Still, Britain is far from the only country whose economy floundered at the end of last year. Germany's economy shrank by 2.1 percent in the fourth quarter, its worst reading since reunification, Japan contracted by 3.2 percent, its worst performance since the oil crisis of 1974 and Ireland shrank by 7.1 percent, its sharpest contraction ever.
CONSTRUCTION COLLAPSE
Construction output in Britain slumped by 4.9 percent in the fourth quarter, the biggest quarterly fall in almost 20 years and a far sharper decline than the 1.1 percent drop initially estimated.
There was also evidence that the bleak economic climate was making Britons more thrifty. The household saving ratio jumped to 4.8 percent, it highest level in almost three years, from 1.7 percent in the previous quarter.

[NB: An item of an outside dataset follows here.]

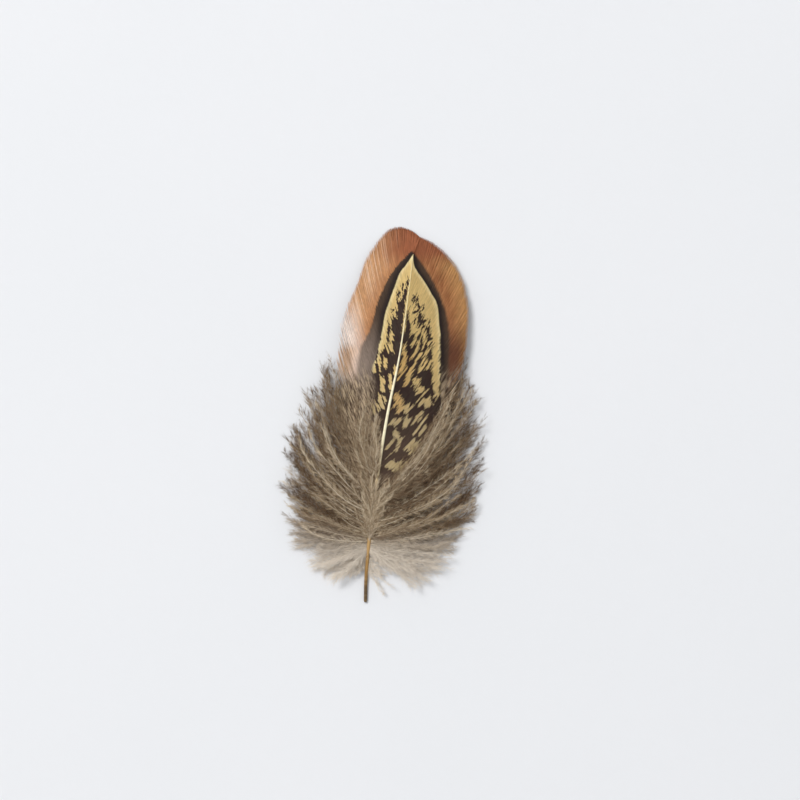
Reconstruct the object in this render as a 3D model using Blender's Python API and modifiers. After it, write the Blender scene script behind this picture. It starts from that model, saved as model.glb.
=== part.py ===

"Households have been helped by the cuts in interest rates and are reluctant to spend because of the economic climate," said Philip Shaw, economist at Investec.
The revised figures showed firms ran down inventories worth more than 4 billion pounds in the fourth quarter, almost twice the rate initially estimated, after a stock build-up of 1 billion pounds in Q3.
While this may have contributed to the downward revision to Q4 GDP, it bodes well for the outlook as firms will have to raise output more quickly when the recovery comes.
Separate figures showed Britain's current account deficit narrowed to 7.6 billion pounds in the fourth quarter of 2008 from an upwardly revised 8.2 billion pounds in the third.
The deficit was bigger than the 5.8 billion pounds analysts had forecast and reflected a decline in investment income as UK firms' earnings on overseas income fell sharply.
"The national accounts and balance of payments figures give a pretty gloomy picture of the state of the UK economy at the end of last year," said Jonathan Loynes at Capital Economics.
The Bank of England has cut interest rates to 0.5 percent and started pumping money into the economy in an attempt to kick-start a recovery. Still, its chief economist Spencer Dale said on Friday that, while he hoped growth would resume towards the end of the year, the risks were to the downside.
Most analysts do not expect the economy to recover until 2010 and expect growth, even then, to be anaemic.